Public anxiety has surged over a new wave of offshoring that for the first time puts white-collar jobs at risk from competition with low-wage foreign providers. White-collar offshoring burst into public consciousness in the middle of a peculiarly unbalanced recovery. The 2001-3 recovery stands out on two counts: the unusually low rate of job creation relative to job destruction, as highlighted by Erica Groshen and Simon Potter, and the “decline in the proportion of that national income going to compensation of employees,” as emphasized by Federal Reserve Chairman Alan Greenspan. Critics were quick to point to the new wave of white-collar offshoring as a major contributor to the poor performance of the U.S. labor market, although the importance of offshoring relative to productivity growth, the bursting of the IT bubble, and other forces remains murky due to incomplete data.

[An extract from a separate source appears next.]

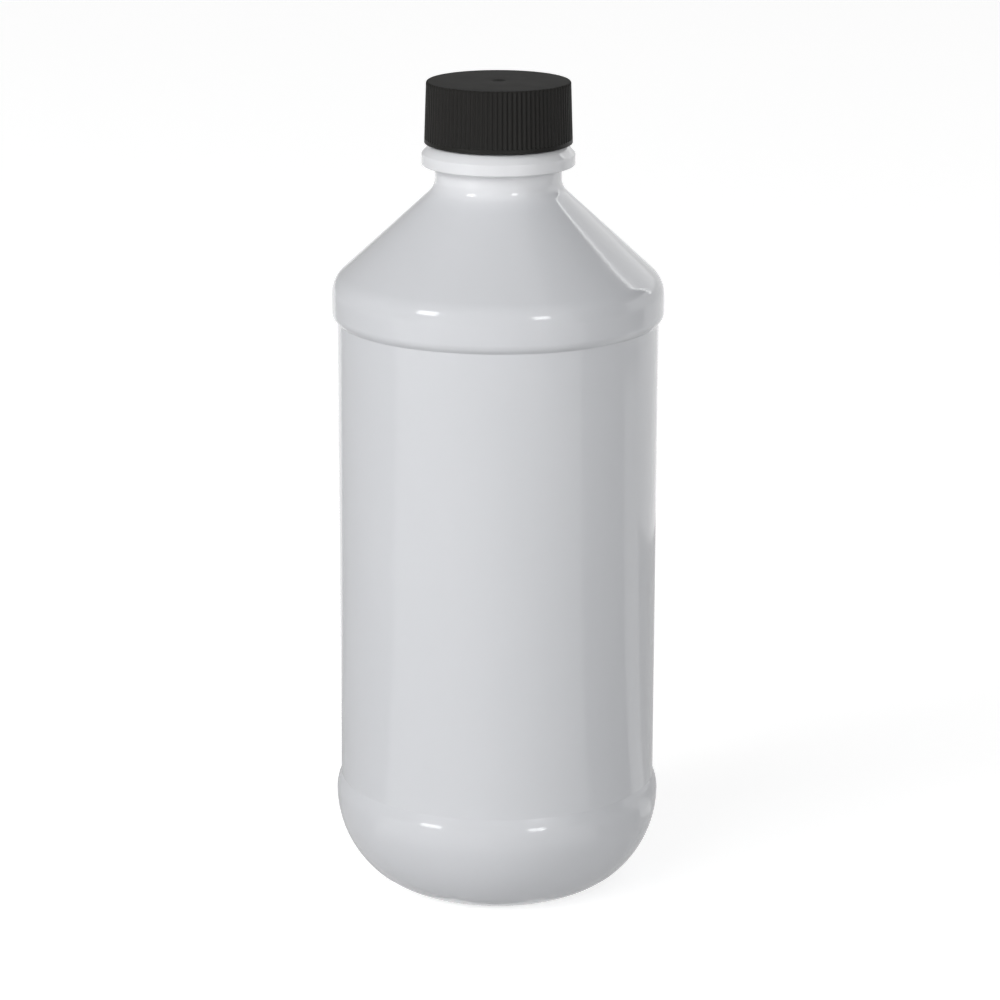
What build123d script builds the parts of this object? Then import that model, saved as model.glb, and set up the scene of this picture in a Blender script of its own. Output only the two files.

But the fact remains that much more can and should be done to help safeguard the livelihoods of American workers in the face of structural shifts of whatever form — while preserving the benefits of an open economy.

Whether lauded for its remarkable fluidity or lamented for its heartless insecurity, one of the most striking characteristics of the American job market is high job churning. As our colleague, Charles Schultze, has pointed out, apart from cyclical ups and downs, roughly 15 million new jobs are created each year, while another 13 million are destroyed. No other OECD economy comes close. This high turnover rate reflects the vigorous forces of competition in the economy, the creation and death of firms, the growth of some, and the decline of others. The latest wave of white-collar offshoring is the most recent in a longer list of drivers, which includes shifts in consumer tastes, innovation that creates new products and services and makes it possible to produce more with less, new opportunities to outsource elements of the business system domestically and overseas, competition from imports, and job opportunities associated with rising exports.